The Argyll Hearth Tax Roll of 1694 lists Donald MacCombis and a single tenant (Brown) as living on Dunardry. If there was a MacCombis (MacTavish) clan it would have consisted of only these two individuals. In fact, the tax roll has a total of only 17 MacCombis is all of Argyll. The spelling evolution resulting in the surname MacTavish on Dunardry went from VcCauus, to VcKavissl, to MacCawis, to Dugald McTavish on/about about 1720, as son and heir of Archibald McCzawis.

MacTavish is anglicized from the Gaelic McCawis. How can you further anglicize an English name?

If all 17 (1694 Argyll Hearth Tax Roll) of the MacCombis scattered throughout all of Argyll changed their names to MacTavish, their number would not begin to compare with the numbers of Thomsons living in the lowlands where they had flourished for hundreds of years as Thomsons.
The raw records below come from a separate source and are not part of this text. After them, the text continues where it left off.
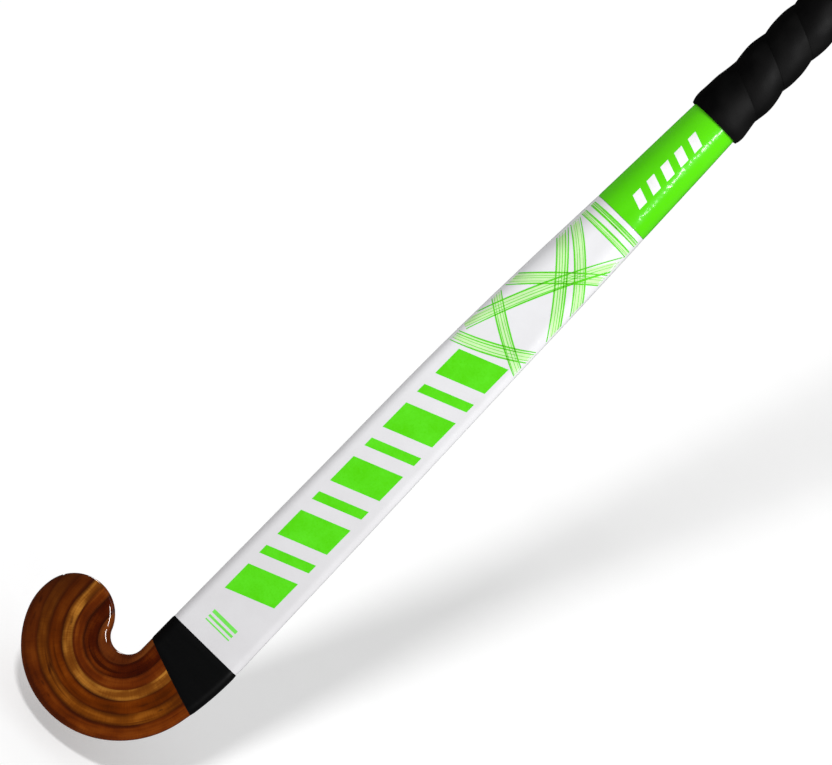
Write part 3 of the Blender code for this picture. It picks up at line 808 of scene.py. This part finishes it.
def line_strip(start, end, bow, width):
    """Thin bowed strip between two points, narrower at its ends and cut off at the shaft's edges."""
    start = np.array(start)
    end = np.array(end)

    def line(t, side):
        t = t[:, None]
        half = width / 2.0 * (STRIP_END_WIDTH + (1.0 - STRIP_END_WIDTH) * np.sin(np.pi * t))
        return start + (end - start) * t + sideways(start, end) * (bow * 4.0 * t * (1.0 - t) + half * side)

    samples = np.linspace(0.0, 1.0, STRIP_SAMPLES)
    columns = []
    for side in np.linspace(-1.0, 1.0, max(3, round(width) + 2)):
        kept = samples[on_shaft(line(samples, side))]
        columns.append(line(np.linspace(kept[0], kept[-1], STRIP_STEPS), side))
    return np.stack(columns, axis=1)


def bundle(start, end, bow, spread, seed):
    """Strips of a brushed band: strong lines along its edges and fine ones between, uneven in place."""
    rng = np.random.default_rng(seed)
    start = np.array(start)
    end = np.array(end)
    normal = sideways(start, end)
    strips = []
    for i in range(RIBBON_LINES):
        outermost = i in (0, RIBBON_LINES - 1)
        offset = spread * (i / (RIBBON_LINES - 1) - 0.5) + rng.uniform(-LINE_SHIFT, LINE_SHIFT)
        drift = rng.uniform(-LINE_DRIFT, LINE_DRIFT)
        width = EDGE_LINE_WIDTH if outermost else rng.choice(INNER_LINE_WIDTHS)
        strips.append(line_strip(start + normal * offset, end + normal * (offset + drift), bow, width))
    return strips


def make_bars():
    grids = []
    z = BARS_FROM_Z
    for height in BAR_HEIGHTS:
        grids.append(slanted_bar(BAR_ENDS_X, z, BAR_RISE, height))
        z += height + BAR_GAP
    return print_grids("green_bars", grids, ink_material("green_ink", BAR_GREEN), "foil_green")


def make_small_mark():
    """Three plain stripes, thinnest at the bottom."""
    grids = [slanted_bar(STRIPE_ENDS_X, z, 0.0, width, rows=3) for z, width in STRIPES]
    ink = ink_material("small_green_ink", STRIPE_GREEN)
    return print_grids("small_stripes", grids, ink, "foil_green")


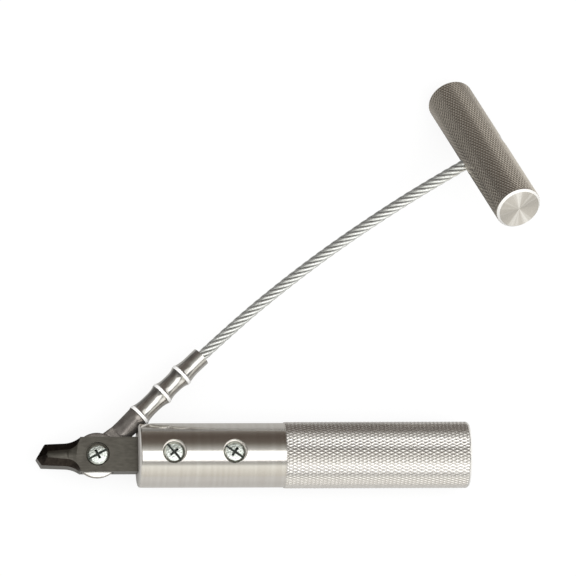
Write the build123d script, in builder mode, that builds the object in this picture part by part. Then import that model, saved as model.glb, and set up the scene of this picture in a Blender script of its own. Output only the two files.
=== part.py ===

King James pardoned, by name, 40 fighting men with the Thomson surname riding with John [Maxwell], Earl of Morton for all crimes committed between 1569 and 1585. Common sense tells us that 40 Thomsons of fighting age, from Eskdale, recorded more than 100 years before there even was a name MacTavish cannot be descended nor connected to a wee family in Argyll.

The McCombis were not included in the 1587 roll of clans because a handful of related individuals does not make a clan.

A chief can only be the head of ONE family surname. The chief of Clan MacTavish is only the legitimate chief of the clan and name MacTavish.

The Scottish Parliament repeatedly recognized MacThomas and Thomson as two separate and individual names/clans already present in the 1500s. Thomson and MacThomas are both derivitives of 'Thomas.' Lord Lyon has formally recognized three distinct names: Clan MacThomas of Glenshee, Clan MacTavish and Clan Thompson International. In the 21st century, these three names cannot be co-mingled or interchanged. An individual named MacThomas is no more a member of Clan Thompson International than he is a member of Clan MacTavish and so on.


THOMSON: This name means literally 'son of Thom or Thomas,' and it should be noted that its prevalence throughout the British Isles clearly shows that Thomas had been a popular forename from the Middle Ages. Consequently, many families of differing origins now bear this name. Thom(p)son tends to be an English form, and Thomas is usually Welsh. The most eminent families, were found about Edinburgh where those of Duddingston held their lands until about 1688, and those of Corstorphine had long association with the Forrester lairds of that place. Thomson is also an anglicized form of MacTavish, MacThomas and MacComie. The MacTavishes of Argyll are said to derive from 'Taus Coir' an illegitimate son of a Lord of Lochow who lived about the beginning of the 13th century, but many of these have now changed their name to Thomson or Taweson. The Clan MacThomas of Glenshee (Perthshire), were originally MacComies who took their name from Thomas, a son of the 6th Chief of Mackintosh who settled there in the 15th century and from where many of his descendants became established in Angus and the surrounding counties. Although MacThomas remains the official name of that clan, having appeared as such in the Rolls of Clans compiled in 1587 and 1594, it is remarkable that few of its members have ever borne the name. Clan associations may therefore lie with the MacTavishes or MacThomases, and it is possible that some Thomasons are linked with Clan MacFarlane, for some are said to descend from Thomas, a son of a MacFarlane chief, who lived about 1390-1406. The name Maclehose is reputed to be of similar origin and is found in Argyll and areas adjacent to lands occupied by MacThomases and MacFarlanes. In 19th century Scotland Thomsons advanced the cause of Arts, Science and Invention beyond the 'per capita' endeavours of any other name - one patented a pneumatic tyre as early as 1845 and later, William Thomson, Lord Kelvin, gave his name to the scale of degrees Kelvin. In the absence of genealogical or geographical evidence of clan association, suitable tartans would be the Dress and Hunting Thomson patterns, both recorded at Lyon Court for Lord Thomson of Fleet, but now in general use.